The owners of Ward Centers and Ala Moana Center will likely be big winners. Ala Moana especially will act -- as it does now with city buses -- as a major transit hub.
"A lot of people go there just to transfer. If the rail line goes there, it's a natural activity center," said Councilman Gary Okino. "If we can at least go there initially, it would be quick transfers to areas like UH or Waikiki and expand the line further."
That is important because the transit system is not likely to serve the University of Hawaii and Waikiki directly at first. Plans call for a beefed-up shuttle system between the shopping center and the UH campus and Waikiki.
Students, faculty and university officials have lobbied the city hard to designate the Manoa campus as a stop.

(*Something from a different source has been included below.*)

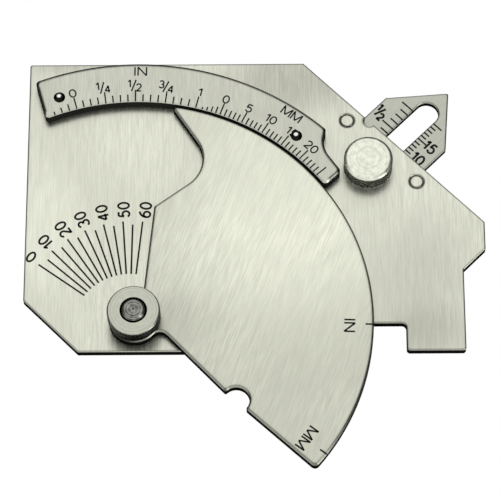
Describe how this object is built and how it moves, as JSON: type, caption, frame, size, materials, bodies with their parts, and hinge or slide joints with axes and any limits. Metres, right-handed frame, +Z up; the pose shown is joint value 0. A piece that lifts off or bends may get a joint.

But whether the mass transit system actually goes through Waikiki is still being debated.
Residents and hoteliers are opposed, but hotel workers who have to travel from other communities to get to work testified that a lack of parking makes getting to work difficult.
Because Ala Moana is in the midst of expanding the center now, it is a perfect opportunity to meld the city's transit plans, officials said.
"If we work with Ala Moana, I think we can fix some of the roadways, widen it for buses so we can have a good interface," Okino said. "We could even build a station right into the shopping center."
OTHER EXPECTED WINNERS along the route will be neighborhoods like Waipahu and Kalihi that can add riders to the transit line while creating redevelopment opportunities.
"Kalihi and Waipahu would benefit big time -- that could be the spark to revitalization," Okino said.
Others potentially see Salt Lake on the losing end of the debate over whether the route should go through that neighborhood or through the job centers of Pearl Harbor, Hickam and the airport.
"That debate is not really a debate because we punted and left it up to the administration, and the administration is going to decide the airport," said Councilman Charles Djou.